Das Ziel der Übung ist es, durch richtiges Verhalten solch brisante Situationen zu entschärfen, gewalttätige Übergriffe zu verhindern oder einfach auch nur Streit unter Fahrgästen zu schlichten. Das Deeskalationstraining gehört zu jedem Ausbildungskurs für angehende Kundenbetreuer, auch für erfahrene Zugbegleiter gibt es Auffrischungskurse.
Konstruktive Lösungen finden
Wie hat Zugbegleiter Azubi Colin Hartmann reagiert? Seine Antwort auf die vermeintlichen Pöbler: "Ich versuche, eine Lösung zu finden." Eine konstruktive Lösung, findet Trainerin Hagino: "Was ich richtig gut fand: Dass du Empathie gezeigt hast, zu sagen, ich kann Sie wirklich sehr gut verstehen." Es sei definitiv nicht immer einfach, problematische Fahrgäste "einzufangen".

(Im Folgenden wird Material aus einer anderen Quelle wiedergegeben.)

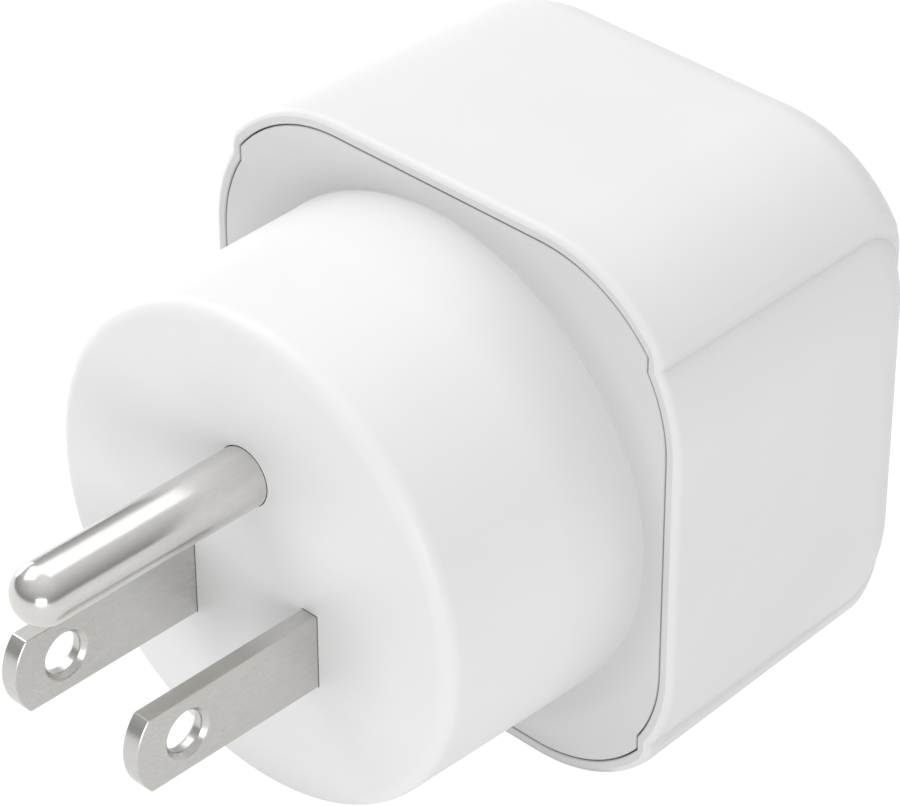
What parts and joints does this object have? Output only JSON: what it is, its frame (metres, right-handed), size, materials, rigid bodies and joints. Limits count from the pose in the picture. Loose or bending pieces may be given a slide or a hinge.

Das Übungsszenario hinterlässt Eindruck, obwohl die Trainingsteilnehmer natürlich wissen, dass es nur eine Übung ist: "Auch wenn es nur gespielt ist, ist es sehr ernst, man fühlt sich in einer Situation, wo wirklich was passiert", sagt Kundenbetreuer Markus Vöst. Für die angehenden Zugbegleiter wird es Mitte Dezember ernst, denn mit dem alljährlichen Fahrplanwechsel müssen sie zum ersten Mal allein auf Strecke.